A lingering fondness for cinnamon in many Moroccan and Spanish dishes can be traced back to the Moorish occupation. In northern Europe, though, as cooking techniques evolved, the fondness for mixing sweet spices into one-pot savoury dishes declined. Cinnamon became, instead, the spice of choice for baking and sweet dishes, and to this day most English, Northern European, Scandinavian and American cooks limit its use to fancy baked goods, cakes and biscuits.

However, cinnamon remains an important spice in sweet and savoury Arabic cooking. It features heavily in Moroccan dishes – in the spice mix ras el hanout, or dusted onto soups, salads, couscous, tagines and, of course, bisteeya, the legendary pigeon pie. Lebanese, Syrian, Turkish and Egyptian cuisines use cinnamon in many dishes, and as a basic component of a range of different spice mixes.

Selecting, storing and using cinnamon

Cinnamon is harvested from the inner bark of a tropical evergreen tree Cinnamomum zeylancium, grown mainly in Sri Lanka but also in Madagascar and the Seychelles. The bark is harvested during the rainy season, when it is pliable. As it dries it curls into long quills which are then cut into lengths and sold as the cinnamon sticks we use in casseroles and mulled wine, or ground into the powder we use for spice mixes or in apple strudel.

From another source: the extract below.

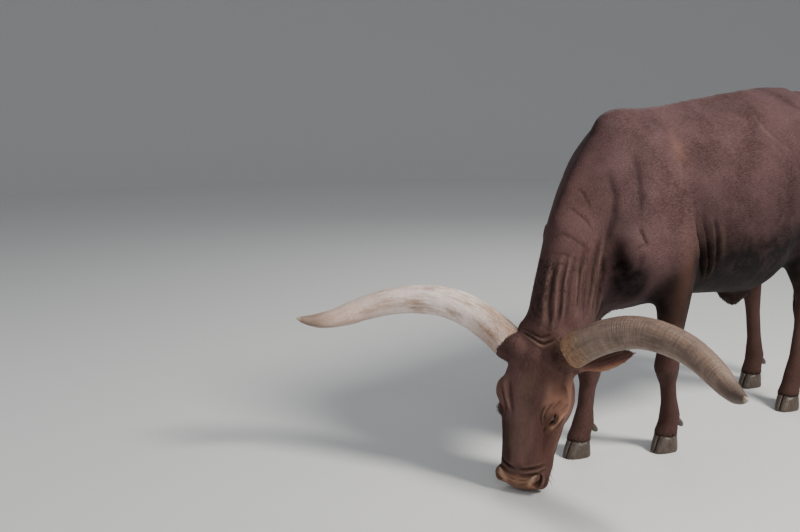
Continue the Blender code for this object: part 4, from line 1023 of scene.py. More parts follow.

The quills of Cinnamomum zeylancium (or ‘true’ cinnamon) are a pale yellowish-brown with a mild sweet flavour. Cinnamomum cassia (or cassia) is a darker reddish-brown and has a stronger, spicier flavour. Cassia is rarely seen in Australia or in Europe, but is apparently commonly sold and used interchangeably with ‘true’ cinnamon in the United States. Cinnamon quills may be added whole to soups and stews to infuse their flavour into the dish. They should always be removed before serving. The quills can also be ground into a powder, but in most instances it is far simpler to buy cinnamon already ground.

The aroma and taste of both cinnamon sticks and cinnamon powder fade with age. There is really no way of knowing how long the spices in the little plastic packets or glass bottles have been sitting on the supermarket shelves. It is really best to buy very small quantities at a time, rather than risk having a jar sit on your spice rack at home for years on end.